Fast forward to last night.
Jessie is now 9, almost 10. She has been having me read her stories from my book, Mom’s Soul Café, at bedtime. I read her a story called Heart Strings Sing, which talks about me dropping Nathan off at school and letting him know I was with him all day because our heart strings were connected and would never be broken.
After the reading, Jessie said, “Did you tell me that too, when I went to school?”
“Yes, I imagine I did tell you the same thing,” I said.
Then she said, “I remember the teacher making me sit in the door because I missed you and was crying and you came in.”
“I did do that,” I said.
“I think you took me home that day,” she said.
“I did take you home,” I said.
“I was scared when they put me in the doorway and I was happy you came in to get me,” she said.
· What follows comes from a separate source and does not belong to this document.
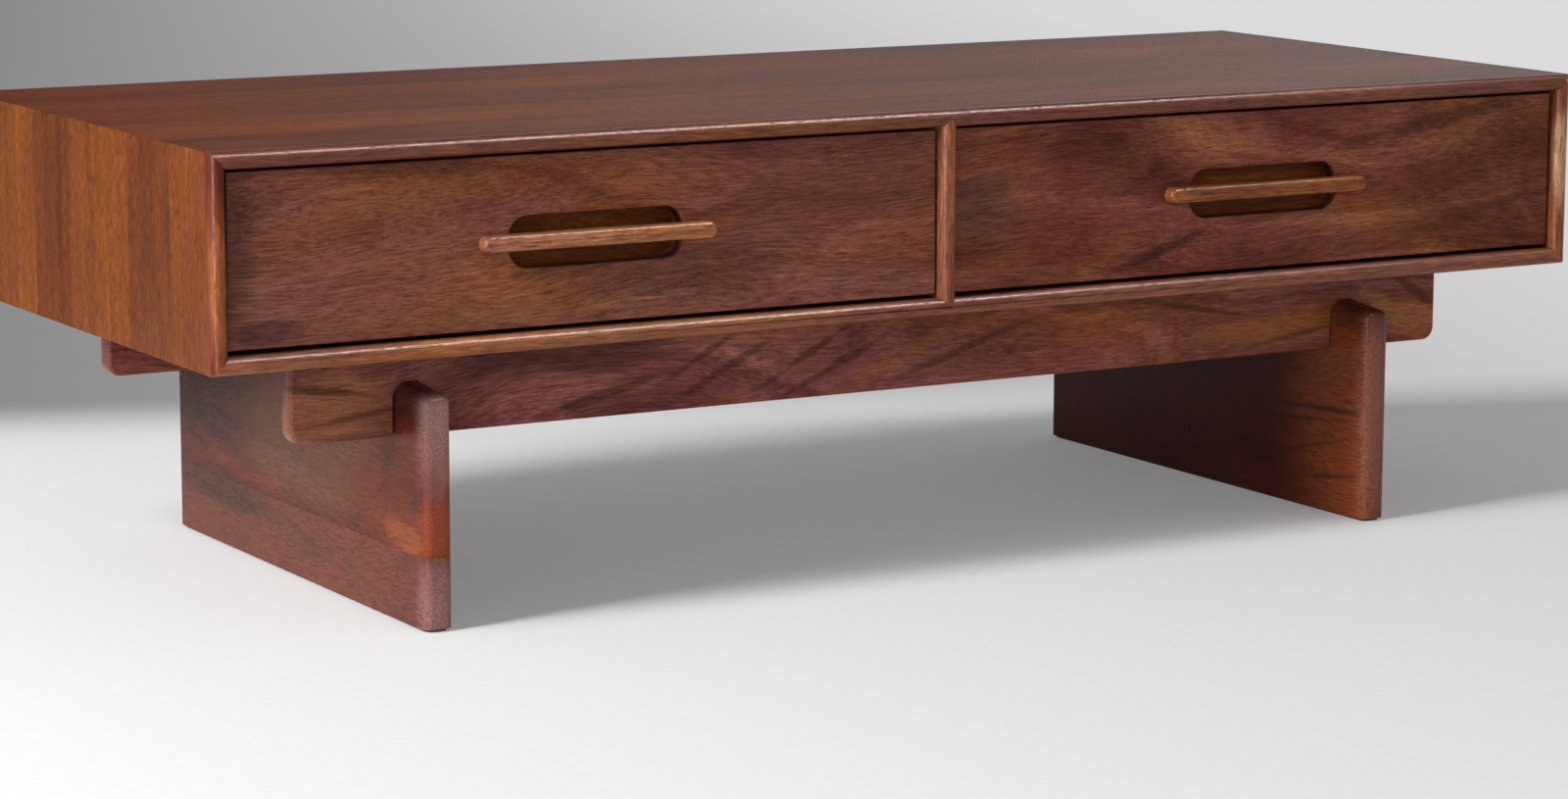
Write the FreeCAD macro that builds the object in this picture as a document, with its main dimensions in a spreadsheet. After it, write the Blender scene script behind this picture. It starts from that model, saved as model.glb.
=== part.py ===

As a parent, I never know if I’m doing the right thing. I could have let her cry. I could have trusted those teachers know better than me and let her sit in that door, punished for her anxiety and love of me, but getting used to the fact that we must separate at some point. But, I couldn’t. Every fiber told me that I needed to get her and hug her and let her know that I would always come back.
To this day, I’m not sure why I went into the classroom next door instead of leaving. I often left and let them call me if they could not get her to calm down. But this day… this day, I stayed.
And I see now that she remembers it. She remembers that I cared, that I came for her in her time of need.
I’m so glad I trusted myself that day, and other days too. There’s information everywhere telling moms what to do, how to do it – a lot of “shoulds” if we listen too much. Motherhood can be confusing.
After my conversation with Jessie last night, I found myself trusting myself more today. I know I make mistakes, but that day I listened to my gut, and today, after my talk with Jessie last night, I’m so glad I did.
Jessie gave me a gift last night with her memory and I’m grateful.
Today, I trust myself to listen to my heart when I make decisions – for my children and for myself.
Sweet memory of our little Jessie. Seems like yesterday.